§ **DATA**:
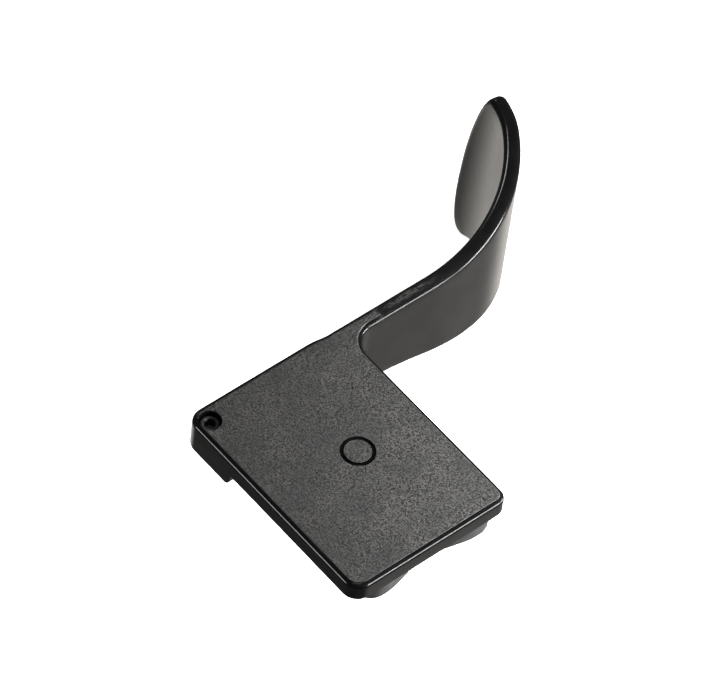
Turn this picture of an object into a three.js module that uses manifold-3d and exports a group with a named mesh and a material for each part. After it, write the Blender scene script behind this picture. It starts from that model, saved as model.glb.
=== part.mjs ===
// Thumb rest for a camera's accessory shoe.
//
// A flat top plate carries a curved arm that ends in a tall thumb pad. Under the plate, a steel foot held by
// four countersunk screws slides into the camera's shoe. A hex-socket set screw in the plate's rear corner
// pushes a small plug down on to the camera, which takes the play out of the foot.
//
// Millimetres, +Z up. The origin is the centre of the foot's underside. +X points along the arm, and +Y
// points to the rear of the camera, where the foot enters the shoe.
import * as THREE from "three";
import { mergeVertices } from "three/addons/utils/BufferGeometryUtils.js";
import Module from "manifold-3d";

// Shoe foot, to the standard accessory-shoe size.
const FOOT_WIDTH = 18.6;
const FOOT_DEPTH = 18.0;
const FOOT_THICKNESS = 2.0;
const FOOT_CORNER_RADIUS = 2.3;
const FOOT_LOBE_X = 6.7;
const SCALLOP_DEPTH = 1.05;
const RAIL_GAP = 1.5;
const NECK_WIDTH = 12.2;
const NECK_FRONT_SETBACK = 1.9;
const NECK_CORNER_RADIUS = 1.5;
const FOOT_REAR_RADIUS = 1.0;
const FOOT_EDGE_CHAMFER = 0.2;

// Top plate and the thick block along its rear edge.
const PLATE_WIDTH = 22.5;
const PLATE_DEPTH = 30.3;
const PLATE_THICKNESS = 2.45;
const PLATE_CENTRE_X = -1.2;
const PLATE_FRONT_OVERHANG = 1.05;
const PLATE_CORNER_RADIUS = 2.0;
const PLATE_FRONT_RIGHT_RADIUS = 1.3;
const EDGE_ROUND = 0.45;
const BLOCK_DEPTH = 8.35;
const BLOCK_DROP = 2.05;
const BLOCK_NOSE_RADIUS = 1.4;
const EMBLEM_CENTRE = new THREE.Vector2(0.2, 4.9);
const EMBLEM_RADIUS = 2.1;
const EMBLEM_LINE = 0.5;
const EMBLEM_DEPTH = 0.15;

// Arm and pad: a strip that runs straight, then along two tangent arcs.
const ARM_THICKNESS = 2.06;
const ARM_BACK_STEP = 0.3;
const ARM_BACK_STEP_START = 1.65;
const ARM_BACK_STEP_END = 4.85;
const ARM_ROOT_X = 4.0;
const ARM_BEND_X = 22.4;
const FIRST_BEND_RADIUS = 27.6;
const FIRST_BEND_ANGLE = 0.963;
const SECOND_BEND_RADIUS = 11.6;
const ROOT_FILLET_RADIUS = 3.0;
const ROOT_RAMP_LENGTH = 7.0;
const LOWER_EDGE_CUBIC = [12.86, 0.266, 0.00815, -0.00027];
const END_BLEND_POWER = 6;
const PAD_TOP_LENGTH = 31.3;
const PAD_BULGE = 3.4;
const PAD_BULGE_DEPTH = 14.6;
const PAD_HEIGHT = 24.2;
const PAD_LEAN_ANGLE = 4.3;
const PAD_LEAN_START = 18.0;
const PAD_LEAN_END = 34.0;
const ARM_LENGTH_STEPS = 34;
const ARM_HEIGHT_STEPS = 8;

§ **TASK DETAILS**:
Beginning at the top of the data, extract each line through the line containing "const FOOT_EDGE_CHAMFER = 0.2;" and return those lines exactly, with nothing added.

§ **FINISHED TASK**:
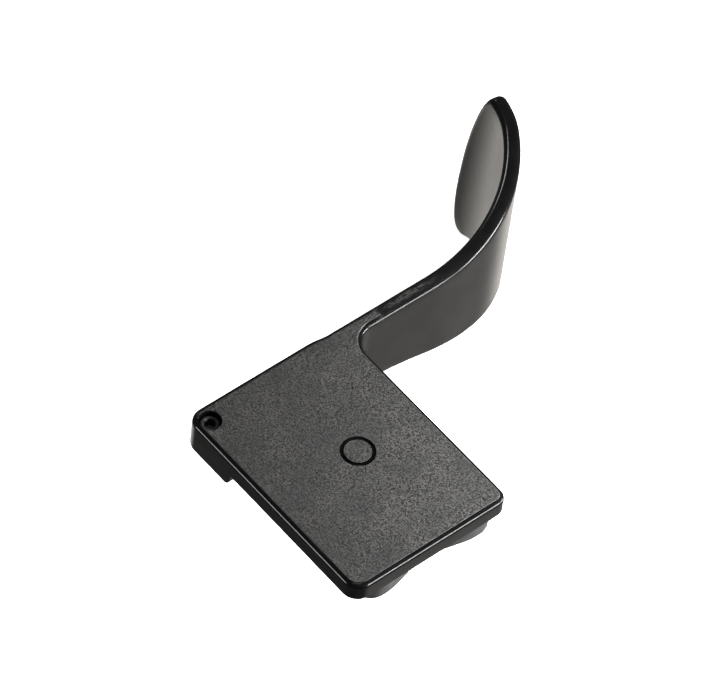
Turn this picture of an object into a three.js module that uses manifold-3d and exports a group with a named mesh and a material for each part. After it, write the Blender scene script behind this picture. It starts from that model, saved as model.glb.
=== part.mjs ===
// Thumb rest for a camera's accessory shoe.
//
// A flat top plate carries a curved arm that ends in a tall thumb pad. Under the plate, a steel foot held by
// four countersunk screws slides into the camera's shoe. A hex-socket set screw in the plate's rear corner
// pushes a small plug down on to the camera, which takes the play out of the foot.
//
// Millimetres, +Z up. The origin is the centre of the foot's underside. +X points along the arm, and +Y
// points to the rear of the camera, where the foot enters the shoe.
import * as THREE from "three";
import { mergeVertices } from "three/addons/utils/BufferGeometryUtils.js";
import Module from "manifold-3d";

// Shoe foot, to the standard accessory-shoe size.
const FOOT_WIDTH = 18.6;
const FOOT_DEPTH = 18.0;
const FOOT_THICKNESS = 2.0;
const FOOT_CORNER_RADIUS = 2.3;
const FOOT_LOBE_X = 6.7;
const SCALLOP_DEPTH = 1.05;
const RAIL_GAP = 1.5;
const NECK_WIDTH = 12.2;
const NECK_FRONT_SETBACK = 1.9;
const NECK_CORNER_RADIUS = 1.5;
const FOOT_REAR_RADIUS = 1.0;
const FOOT_EDGE_CHAMFER = 0.2;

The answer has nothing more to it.